There are basically two ways a digital FOH consoles can completely ruin the sound at an all-day music festival:
1. The FOH engineer for a particular band is familiar with the festival’s digital mixing console, so he or she pulls out a thumb drive with the mix settings from an earlier show, which was from an indoor venue, with a completely different FOH sound system and channel lineup. The gain and equalizer settings are way off, and oftentimes the inputs don’t match the stage wiring.
2. The band’s FOH engineer has never used the festival’s digital console before, or has very little mixing experience on it or any digital mixing boards. Working with the local system tech, the FOH engineer finds an old set of presets from a similar band, or just keeps the setting in the console from the last band. The FOH engineer has no idea where each channel’s limiter, compressor, etc. are set at, because the settings are buried on a different page or layer in the consoles Graphic User Interface (GUI) screen.
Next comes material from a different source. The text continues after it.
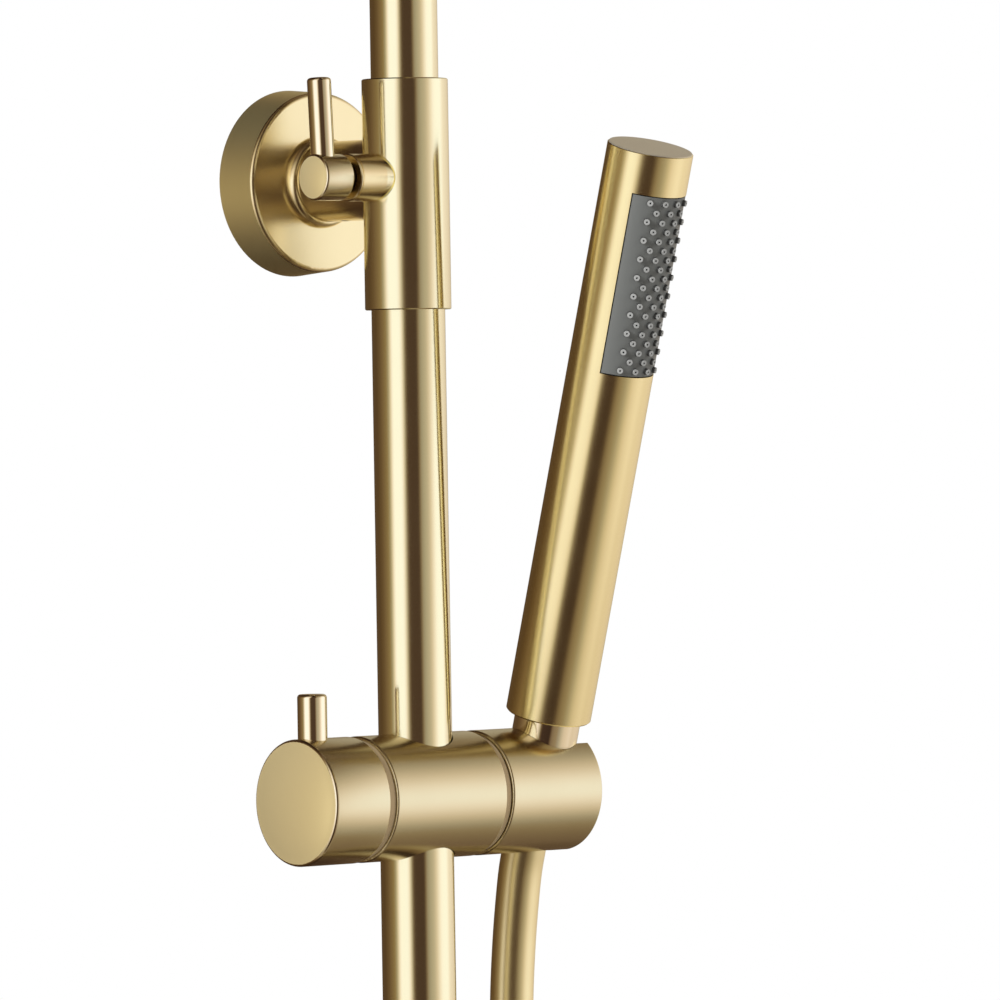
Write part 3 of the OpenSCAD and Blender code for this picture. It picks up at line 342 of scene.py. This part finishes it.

The result is Snare Top is no longer Snare Top, and Snare Bottom is not Snare Bottom. One of them is now Trigger 1 and the other has been inadvertently phase shifted by 180 degrees. The snare drum sounds like crap for the first song, the second song, the third… In fact, it takes half of a show before the FOH engineer can find the bad setting in the digital console, which could have been located in seconds using an old analog desk and outboard reverbs and compressors.
Am I referring to a particular live music festival? Yes. Did the problems continue to happen all weekend on the bigger stage with the fancy new digital console, adversely affecting the sound of each band? Yes. Did the smaller stages at that same festival with the analog consoles have these same issues? No. Did the smaller stages with the analog desks sound awesome all weekend. Yes.